Na Capital, relata ele, está em curso, na Regional VI, um piloto que é o ambulatório especializado em saúde mental dentro de um posto de saúde. A iniciativa envolve psiquiatra, psicólogo e assistente social.
Questionado sobre a relação território e saúde mental, Rui destaca "em muitos acompanhamentos, abordamos essa questão do impacto que o território tem no decorrer da vida. Tem vários fatores que o território pode influenciar na saúde do indivíduo", por isso, acrescenta "a nossa ideia é que amplie o ambulatório especializado para as áreas principais de demanda que, além da regional seis é a regional cinco. A regional cinco também tem demanda grande, pega bastante áreas periféricas".
Demanda deve aumentar nos próximos períodos
A experiência da pandemia tem acentuado os problemas da saúde mental. No Serviço de Psicologia Aplicada (SPA) do Núcleo de Atenção Médica Integrada (NAMI) da Universidade de Fortaleza, conforme a psicóloga clínica e responsável técnica pelo SPA, Aline Herculano, nos últimos anos têm chegado casos de patologias mais graves, além do volume da demanda por atendimento psicológico também ter aumentado.
De acordo com ela, a tendência, devido os efeitos da crise sanitária é que a necessidade dos atendimentos cresça ainda mais nos próximos meses e anos. Atualmente, o SPA do Nami atende 510 pacientes com sintomas de depressão. Esse público é regulado pela rede municipal e acessa o serviço após passar pela atenção primária.
“A depressão é uma doença que não tem cura. Ela vai se agravando à medida que não vai sendo tratada. Muitas vezes, episódios depressivos se tornam transtornos porque não estão sendo tratadas”.
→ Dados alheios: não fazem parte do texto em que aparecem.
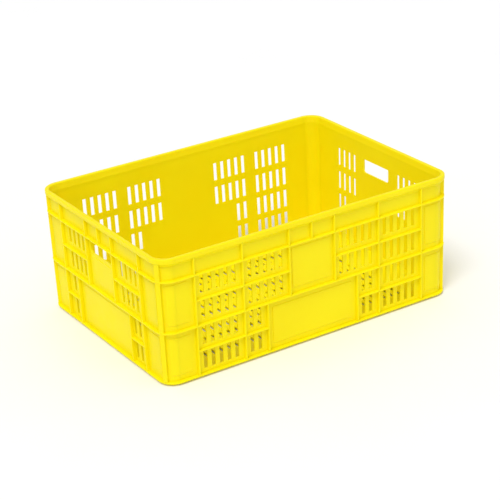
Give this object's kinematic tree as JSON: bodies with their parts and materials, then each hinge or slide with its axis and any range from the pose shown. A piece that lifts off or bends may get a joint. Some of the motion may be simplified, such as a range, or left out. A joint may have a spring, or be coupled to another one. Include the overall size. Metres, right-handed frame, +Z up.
{
  "type": "stacking crate",
  "caption": "Vented stacking crate with slotted walls, outer ribs and belts, flat rim, hand holes in both ends and a foot that drops into the rim below.",
  "frame": {"origin": "centre of the bottom, on the ground", "axes": "+X along the length, +Y along the width, +Z up"},
  "size_m": [0.6, 0.424, 0.232],
  "materials": {
    "yellow_hdpe": "satin moulded HDPE"
  },
  "bodies": {
    "root": {"back_rails": "yellow_hdpe", "back_ribs": "yellow_hdpe", "back_wall": "yellow_hdpe", "corner_post_back_left": "yellow_hdpe", "corner_post_back_right": "yellow_hdpe", "corner_post_front_left": "yellow_hdpe", "corner_post_front_right": "yellow_hdpe", "floor_grid": "yellow_hdpe", "floor_plate": "yellow_hdpe", "foot_back": "yellow_hdpe", "foot_corner_back_left": "yellow_hdpe", "foot_corner_back_right": "yellow_hdpe", "foot_corner_front_left": "yellow_hdpe", "foot_corner_front_right": "yellow_hdpe", "foot_front": "yellow_hdpe", "foot_left": "yellow_hdpe", "foot_right": "yellow_hdpe", "front_rails": "yellow_hdpe", "front_ribs": "yellow_hdpe", "front_wall": "yellow_hdpe", "left_rails": "yellow_hdpe", "left_ribs": "yellow_hdpe", "left_wall": "yellow_hdpe", "middle_belt_back": "yellow_hdpe", "middle_belt_front": "yellow_hdpe", "middle_belt_left": "yellow_hdpe", "middle_belt_right": "yellow_hdpe", "right_rails": "yellow_hdpe", "right_ribs": "yellow_hdpe", "right_wall": "yellow_hdpe", "rim_back": "yellow_hdpe", "rim_corner_back_left": "yellow_hdpe", "rim_corner_back_right": "yellow_hdpe", "rim_corner_front_left": "yellow_hdpe", "rim_corner_front_right": "yellow_hdpe", "rim_front": "yellow_hdpe", "rim_left": "yellow_hdpe", "rim_right": "yellow_hdpe", "upper_belt_back": "yellow_hdpe", "upper_belt_front": "yellow_hdpe", "upper_belt_left": "yellow_hdpe", "upper_belt_right": "yellow_hdpe"}
  },
  "joints": []
}
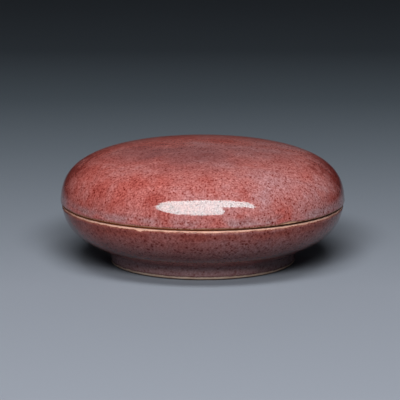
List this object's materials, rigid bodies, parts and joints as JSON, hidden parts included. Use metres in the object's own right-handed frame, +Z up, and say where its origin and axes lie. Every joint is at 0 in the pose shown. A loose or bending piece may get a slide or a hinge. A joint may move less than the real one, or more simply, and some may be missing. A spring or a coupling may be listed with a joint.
{
  "type": "seal paste box",
  "caption": "Round porcelain box for seal paste: a domed, lift-off cover with a mottled pink-red glaze on a low box with a foot ring, holding a cake of red paste.",
  "frame": {"origin": "centre of the foot ring's resting face", "axes": "+Z up along the turning axis of the box and its cover; -Y is the side that the picture shows"},
  "size_m": [0.072, 0.072, 0.0304],
  "materials": {
    "box_glaze": "glossy mottled pink-red glaze outside, white glaze inside, bare edges",
    "cover_glaze": "glossy mottled pink-red glaze outside, white glaze inside, bare edge",
    "seal_paste": "oily vermilion paste with a soft satin sheen"
  },
  "bodies": {
    "box": {"box": "box_glaze", "seal_paste": "seal_paste"},
    "cover": {"cover": "cover_glaze"}
  },
  "joints": [
    {"name": "cover_lift", "type": "slide", "parent": "box", "child": "cover", "axis": [0, 0, 1], "range_m": [0, 0.06]}
  ]
}
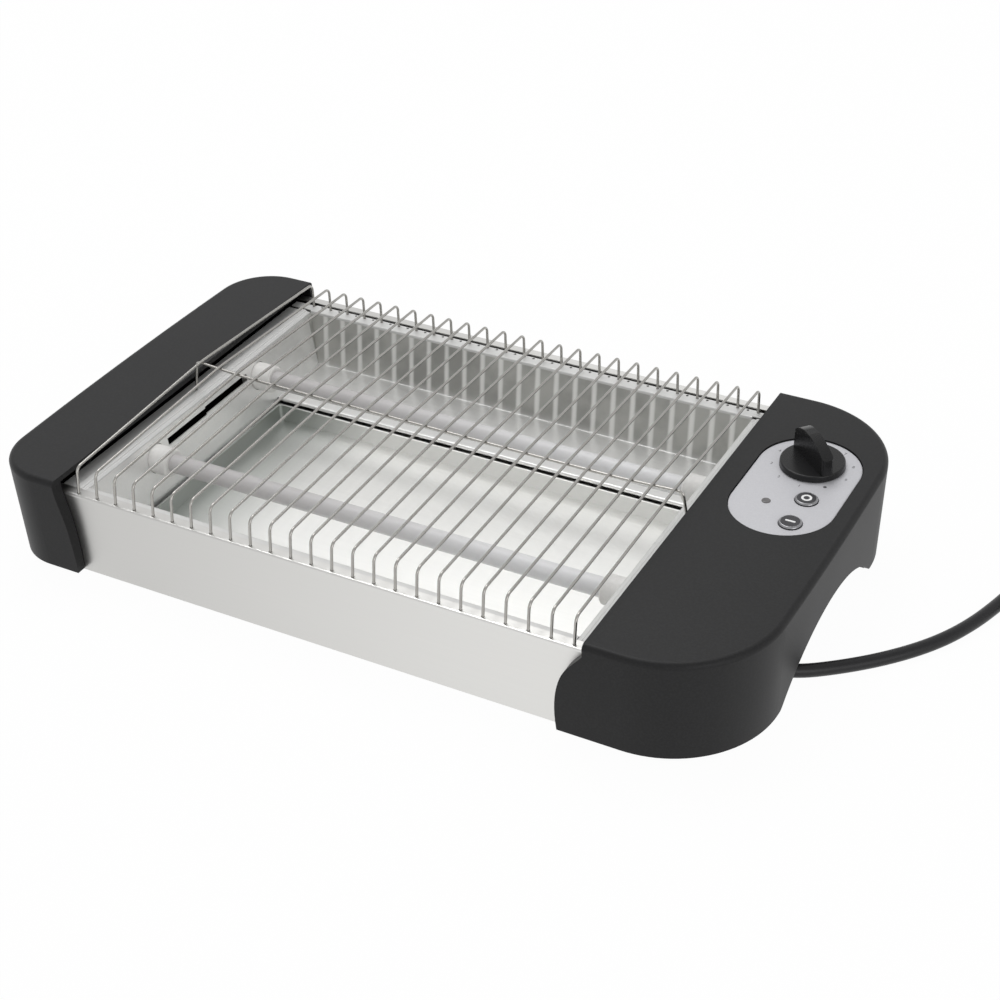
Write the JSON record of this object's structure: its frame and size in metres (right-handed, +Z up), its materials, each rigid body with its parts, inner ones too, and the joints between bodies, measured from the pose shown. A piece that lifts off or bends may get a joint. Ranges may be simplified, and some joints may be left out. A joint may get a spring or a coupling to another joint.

A psicóloga também destaca que, a depressão ainda é um tabu, mas o preconceito vem diminuindo, inclusive nos territórios em que há menor acesso à formação e conhecimento. “As pessoas que tinham o preconceito também estão adoecendo e hoje, o que a gente observa é que as pessoas com baixa renda, com dificuldade, já têm uma compreensão do que seria o transtorno”.
O psiquiatra, presidente da Associação Brasileira de Psiquiatria Social e criador da terapia comunitária, iniciada há 34 anos, Adalberto Barreto, também enfatiza a interrupção das atividades presenciais de acompanhamento terapêutico gerou efeitos e isso será percebido de forma mais intensa nos próximos períodos e irá forçar os gestores a repensarem as políticas de promoção da saúde. “Com a chegada da pandemia, há muito estresse reprimido, insônia, sofrimento humano e o grande perigo é se medicalizar isso distribuindo remédio”, acrescenta.